My Lesbian Experience with Loneliness by nagata kabi
This quiet and reflective memoir focuses on Kabi’s exploration of her sexuality as well as her experiences dealing with mental illness.
Fun Home by alison bechdel
Part coming-of-age memoir, part analysis of her relationship with her closeted gay dad, Fun Home remains one of my favorite memoirs of all time. It’s intricate and thoughtful and layered, with writing as clear and beautiful as the artwork.
Honor Girl by maggie thrash
This coming-of-age memoir is about Thrash’s experience falling in love for the first time—and realizing she’s a lesbian—at a summer camp for Christian girls. It captures the sweetness and heartbreak of first love, and all the anxieties, insecurities, and joys of being a teenager.
Pregnant Butch by A.K. Summer
In this memoir, A.K. Summers explores what it’s like to be experience pregnancy as a butch lesbian. In a world that associates pregnancy with femininity, it can be complicated to be pregnant when you don’t identify as feminine. She uses her own pregnancy to delve into bigger issues around pregnancy and gender, what it means to be queer and pregnant, and the ways that who we are and who the world sees us as affect pregnancy and childbirth.
Snapshots of A Girl by beldan sezen
Sezen, the daughter of Turkish immigrants in Europe, recounts her experiences coming out and coming of age in western and Islamic cultures. Her memoir is a collection of vignettes about ordinary life that explores modern queer culture, dating, and family.

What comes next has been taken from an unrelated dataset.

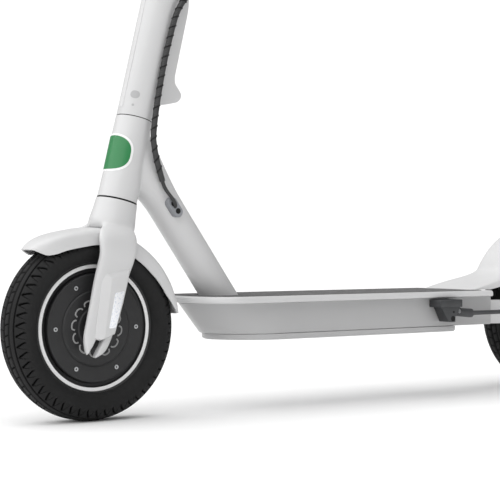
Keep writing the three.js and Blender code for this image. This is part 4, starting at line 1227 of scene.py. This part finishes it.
def grip_shape():
    half = 60
    profile = [(14.7, -half), (18.4, -half), (18.4, -half + 4), (16.4, -half + 6)]
    for k in range(20):
        y = -half + 8 + k * 5
        profile += [(16.5, y), (16.5, y + 2.6), (15.9, y + 3.1), (15.9, y + 4.4)]
    profile += [(16.4, half - 3), (15.8, half), (14.7, half)]
    return lathe(profile, 64)


def make_grips():
    turn = math.atan2(-(BAR_SWEEP - BAR_BEND), BAR_HALF_LENGTH - BAR_OUT)
    middle = (BAR_BEND + BAR_SWEEP) / 2
    for side, sign in (("left", 1), ("right", -1)):
        shape = moved(grip_shape(), Matrix.Diagonal((1, sign, 1, 1)))
        place = Matrix.Translation((middle, sign * 190, 0)) @ Matrix.Rotation(sign * turn, 4, "Z")
        add("rubber_grip_" + side, shape, HANDLEBAR @ place, ["grip_" + side])


def make_bell():
    dome = [(0, 18), (17, 18), (17.2, 21), (16.4, 25), (14.2, 28.8), (10.4, 31.6), (5.6, 33.2), (0.2, 33.6),
            (0, 33.6)]
    shape = moved(lathe(dome, 64, upright=True), Matrix.Translation((0, 72, 0)))
    plate = pillow(rounded_rectangle(9, 24, 8), round_levels(17, 19.4, 0.6, 2))
    band = lathe(soften([(14.7, -7), (18.2, -7), (18.2, 7), (14.7, 7)], 0.8, 2), 48)
    add("bell_cup", combined(shape, moved(plate, Matrix.Translation((0, 77.6, 0))),
                             moved(band, Matrix.Translation((0, 68, 0)))), HANDLEBAR, ["bell_dome"])


# ---- CAD nodes that are shown as they are, with their edges rounded ----

def dress_cad_nodes():
    for name, node in frame["nodes"].items():
        if node.hide_render:
            continue
        node.data.materials.clear()
        node.data.materials.append(FINISHES[SLOT[name]])
        node.data.set_sharp_from_angle(angle=math.radians(32))
        if name in EDGES:
            weld = node.modifiers.new("weld", "WELD")
            weld.merge_threshold = 0.00001
            round_edges(node, EDGES[name], 2)


FINISHES = make_finishes()
make_camera()
make_studio()
make_floor()
make_front_wheel()
make_rear_wheel()
make_fork()
make_fork_covers()
make_front_fender()
make_rear_fender()
make_neck()
badge()
make_stem()
make_bag_hook()
make_harness()
make_gland()
make_deck_plate()
make_deck_mat()
make_box()
make_kickstand_bracket()
make_handlebar()
make_grips()
make_bell()
dress_cad_nodes()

Indestructible: growing up queer, cuban and punk in miami by Cristy Road
In this short graphic memoir, Cristy Road delves into her adolescence in Miami, growing up as a queer Cuban punk-rock girl. There’s a beautiful and unabashed urgency in both the writing and the art. She writes about the intersection of various identities and the strength and power that lies in creating (and telling) your own story.